## Written task
Everything from the line containing "obj.parent = empty" to the line containing "imported = [obj", both lines included, must be copied exactly; nothing else should be.

## Dataset excerpt

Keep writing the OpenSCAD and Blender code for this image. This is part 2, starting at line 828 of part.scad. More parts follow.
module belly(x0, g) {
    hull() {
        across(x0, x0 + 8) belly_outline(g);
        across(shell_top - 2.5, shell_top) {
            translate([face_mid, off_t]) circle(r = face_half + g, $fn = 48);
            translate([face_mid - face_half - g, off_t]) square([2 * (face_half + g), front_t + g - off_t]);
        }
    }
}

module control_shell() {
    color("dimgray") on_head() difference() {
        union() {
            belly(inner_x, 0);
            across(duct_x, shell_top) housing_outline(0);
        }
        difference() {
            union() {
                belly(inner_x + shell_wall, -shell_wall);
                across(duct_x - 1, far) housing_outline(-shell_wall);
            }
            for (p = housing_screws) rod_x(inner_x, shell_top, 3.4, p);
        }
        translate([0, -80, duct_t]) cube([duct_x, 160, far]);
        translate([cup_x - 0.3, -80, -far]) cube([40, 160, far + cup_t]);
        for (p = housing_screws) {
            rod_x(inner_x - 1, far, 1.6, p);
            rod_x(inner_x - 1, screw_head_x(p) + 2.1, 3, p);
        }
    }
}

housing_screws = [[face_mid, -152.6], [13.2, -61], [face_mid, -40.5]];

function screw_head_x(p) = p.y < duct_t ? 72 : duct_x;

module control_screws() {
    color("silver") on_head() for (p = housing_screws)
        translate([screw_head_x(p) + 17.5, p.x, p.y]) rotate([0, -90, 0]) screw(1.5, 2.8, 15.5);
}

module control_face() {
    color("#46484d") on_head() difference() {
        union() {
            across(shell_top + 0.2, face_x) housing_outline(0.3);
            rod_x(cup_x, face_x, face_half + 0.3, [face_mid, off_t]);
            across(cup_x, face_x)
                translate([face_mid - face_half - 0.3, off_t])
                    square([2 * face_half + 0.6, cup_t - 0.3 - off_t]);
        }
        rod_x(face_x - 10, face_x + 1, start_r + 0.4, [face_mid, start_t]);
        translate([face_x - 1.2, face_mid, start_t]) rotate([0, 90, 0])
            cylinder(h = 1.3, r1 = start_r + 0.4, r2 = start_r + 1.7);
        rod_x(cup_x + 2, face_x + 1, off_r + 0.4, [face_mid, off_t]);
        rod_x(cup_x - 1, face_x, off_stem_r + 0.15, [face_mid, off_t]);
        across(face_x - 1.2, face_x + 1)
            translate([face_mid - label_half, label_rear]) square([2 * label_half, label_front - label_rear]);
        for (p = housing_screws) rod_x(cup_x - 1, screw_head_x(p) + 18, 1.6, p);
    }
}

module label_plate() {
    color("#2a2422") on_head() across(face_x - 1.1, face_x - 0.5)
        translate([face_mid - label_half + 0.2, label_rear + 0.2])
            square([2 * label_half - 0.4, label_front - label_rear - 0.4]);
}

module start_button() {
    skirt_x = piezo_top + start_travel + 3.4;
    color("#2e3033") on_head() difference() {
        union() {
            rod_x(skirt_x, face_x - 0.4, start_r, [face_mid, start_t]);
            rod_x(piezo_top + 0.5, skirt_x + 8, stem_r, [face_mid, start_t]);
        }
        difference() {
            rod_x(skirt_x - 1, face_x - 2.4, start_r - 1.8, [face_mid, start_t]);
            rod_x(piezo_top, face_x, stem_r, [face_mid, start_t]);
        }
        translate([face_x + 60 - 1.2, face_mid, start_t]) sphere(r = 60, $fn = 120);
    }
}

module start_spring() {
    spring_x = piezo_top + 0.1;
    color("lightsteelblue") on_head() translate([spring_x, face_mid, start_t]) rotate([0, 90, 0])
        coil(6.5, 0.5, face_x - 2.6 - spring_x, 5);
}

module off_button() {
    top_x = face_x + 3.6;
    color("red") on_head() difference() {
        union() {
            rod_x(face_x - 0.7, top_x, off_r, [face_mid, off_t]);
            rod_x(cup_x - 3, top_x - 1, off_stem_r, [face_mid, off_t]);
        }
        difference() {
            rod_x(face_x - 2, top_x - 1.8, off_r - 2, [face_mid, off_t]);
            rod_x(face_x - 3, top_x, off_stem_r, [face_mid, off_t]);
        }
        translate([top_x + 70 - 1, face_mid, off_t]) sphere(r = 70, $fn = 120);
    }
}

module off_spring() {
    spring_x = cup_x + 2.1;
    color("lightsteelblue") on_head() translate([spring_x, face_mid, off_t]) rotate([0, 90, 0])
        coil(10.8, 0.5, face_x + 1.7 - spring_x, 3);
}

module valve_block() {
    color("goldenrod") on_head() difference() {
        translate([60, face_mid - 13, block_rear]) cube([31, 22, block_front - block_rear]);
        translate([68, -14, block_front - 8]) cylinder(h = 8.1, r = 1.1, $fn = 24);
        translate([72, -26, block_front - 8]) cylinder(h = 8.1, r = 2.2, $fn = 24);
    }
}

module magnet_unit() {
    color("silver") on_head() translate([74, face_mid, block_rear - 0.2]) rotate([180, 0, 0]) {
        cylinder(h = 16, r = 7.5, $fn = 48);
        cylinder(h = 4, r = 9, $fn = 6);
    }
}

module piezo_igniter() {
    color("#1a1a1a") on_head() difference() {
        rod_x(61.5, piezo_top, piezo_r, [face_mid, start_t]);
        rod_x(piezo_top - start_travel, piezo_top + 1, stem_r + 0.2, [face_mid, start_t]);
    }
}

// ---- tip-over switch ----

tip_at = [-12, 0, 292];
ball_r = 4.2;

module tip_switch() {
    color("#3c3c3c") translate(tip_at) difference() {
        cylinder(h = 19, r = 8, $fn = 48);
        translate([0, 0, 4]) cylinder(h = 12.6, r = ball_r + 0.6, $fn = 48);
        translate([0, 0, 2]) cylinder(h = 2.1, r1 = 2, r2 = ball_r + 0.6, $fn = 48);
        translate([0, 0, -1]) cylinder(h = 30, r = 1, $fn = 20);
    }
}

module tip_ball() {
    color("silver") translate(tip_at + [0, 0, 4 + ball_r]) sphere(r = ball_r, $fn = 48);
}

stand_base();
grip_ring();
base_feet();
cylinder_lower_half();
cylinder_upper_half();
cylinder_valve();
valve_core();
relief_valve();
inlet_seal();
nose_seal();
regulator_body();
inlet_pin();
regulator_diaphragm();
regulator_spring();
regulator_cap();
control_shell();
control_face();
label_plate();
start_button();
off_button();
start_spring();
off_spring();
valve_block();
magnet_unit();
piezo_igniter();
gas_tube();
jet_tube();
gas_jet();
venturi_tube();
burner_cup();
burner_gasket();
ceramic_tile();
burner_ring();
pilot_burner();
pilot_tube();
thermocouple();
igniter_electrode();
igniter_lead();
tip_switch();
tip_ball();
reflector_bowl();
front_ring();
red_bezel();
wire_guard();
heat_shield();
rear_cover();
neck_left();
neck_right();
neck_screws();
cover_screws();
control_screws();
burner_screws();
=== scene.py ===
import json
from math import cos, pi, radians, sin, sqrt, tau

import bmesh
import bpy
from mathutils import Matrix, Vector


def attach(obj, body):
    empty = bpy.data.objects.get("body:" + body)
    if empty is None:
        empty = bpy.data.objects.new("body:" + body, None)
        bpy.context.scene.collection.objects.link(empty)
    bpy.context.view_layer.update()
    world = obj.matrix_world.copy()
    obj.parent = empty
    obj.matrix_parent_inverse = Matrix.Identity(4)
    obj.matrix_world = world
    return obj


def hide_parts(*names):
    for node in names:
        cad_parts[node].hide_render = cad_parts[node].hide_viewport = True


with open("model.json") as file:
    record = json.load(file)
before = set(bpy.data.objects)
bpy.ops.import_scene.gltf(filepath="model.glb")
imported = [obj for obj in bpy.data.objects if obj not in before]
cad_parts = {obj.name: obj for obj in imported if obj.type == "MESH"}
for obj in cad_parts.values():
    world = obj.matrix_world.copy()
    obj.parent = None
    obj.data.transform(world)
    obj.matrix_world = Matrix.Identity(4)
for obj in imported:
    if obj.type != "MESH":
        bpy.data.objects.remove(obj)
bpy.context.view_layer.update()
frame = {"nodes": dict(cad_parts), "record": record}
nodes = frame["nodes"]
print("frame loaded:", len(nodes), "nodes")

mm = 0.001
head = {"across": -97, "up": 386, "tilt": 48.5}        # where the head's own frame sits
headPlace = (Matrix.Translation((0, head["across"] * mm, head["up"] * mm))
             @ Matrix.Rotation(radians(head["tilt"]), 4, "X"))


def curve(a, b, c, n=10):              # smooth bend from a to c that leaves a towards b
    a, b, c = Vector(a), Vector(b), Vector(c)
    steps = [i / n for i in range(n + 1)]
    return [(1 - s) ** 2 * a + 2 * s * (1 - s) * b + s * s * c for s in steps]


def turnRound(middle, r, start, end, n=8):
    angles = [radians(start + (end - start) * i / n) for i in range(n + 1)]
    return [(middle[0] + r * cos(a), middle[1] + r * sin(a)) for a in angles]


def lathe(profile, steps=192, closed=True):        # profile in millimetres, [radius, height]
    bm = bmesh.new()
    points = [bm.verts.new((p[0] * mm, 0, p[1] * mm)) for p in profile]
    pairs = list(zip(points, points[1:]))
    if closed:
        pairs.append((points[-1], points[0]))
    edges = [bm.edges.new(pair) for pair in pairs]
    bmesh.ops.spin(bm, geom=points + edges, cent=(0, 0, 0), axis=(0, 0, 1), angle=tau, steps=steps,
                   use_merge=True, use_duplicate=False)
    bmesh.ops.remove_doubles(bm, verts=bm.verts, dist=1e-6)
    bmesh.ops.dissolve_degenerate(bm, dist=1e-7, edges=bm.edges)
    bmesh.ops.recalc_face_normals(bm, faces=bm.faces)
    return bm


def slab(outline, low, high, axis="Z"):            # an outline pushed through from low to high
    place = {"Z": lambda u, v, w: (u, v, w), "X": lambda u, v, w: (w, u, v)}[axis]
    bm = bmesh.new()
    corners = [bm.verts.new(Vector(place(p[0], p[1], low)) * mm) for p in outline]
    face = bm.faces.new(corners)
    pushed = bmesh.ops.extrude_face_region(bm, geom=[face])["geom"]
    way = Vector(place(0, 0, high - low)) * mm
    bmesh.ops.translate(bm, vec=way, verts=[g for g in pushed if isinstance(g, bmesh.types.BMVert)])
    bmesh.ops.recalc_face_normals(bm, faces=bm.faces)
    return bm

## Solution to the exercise
    obj.parent = empty
    obj.matrix_parent_inverse = Matrix.Identity(4)
    obj.matrix_world = world
    return obj


def hide_parts(*names):
    for node in names:
        cad_parts[node].hide_render = cad_parts[node].hide_viewport = True


with open("model.json") as file:
    record = json.load(file)
before = set(bpy.data.objects)
bpy.ops.import_scene.gltf(filepath="model.glb")
imported = [obj for obj in bpy.data.objects if obj not in before]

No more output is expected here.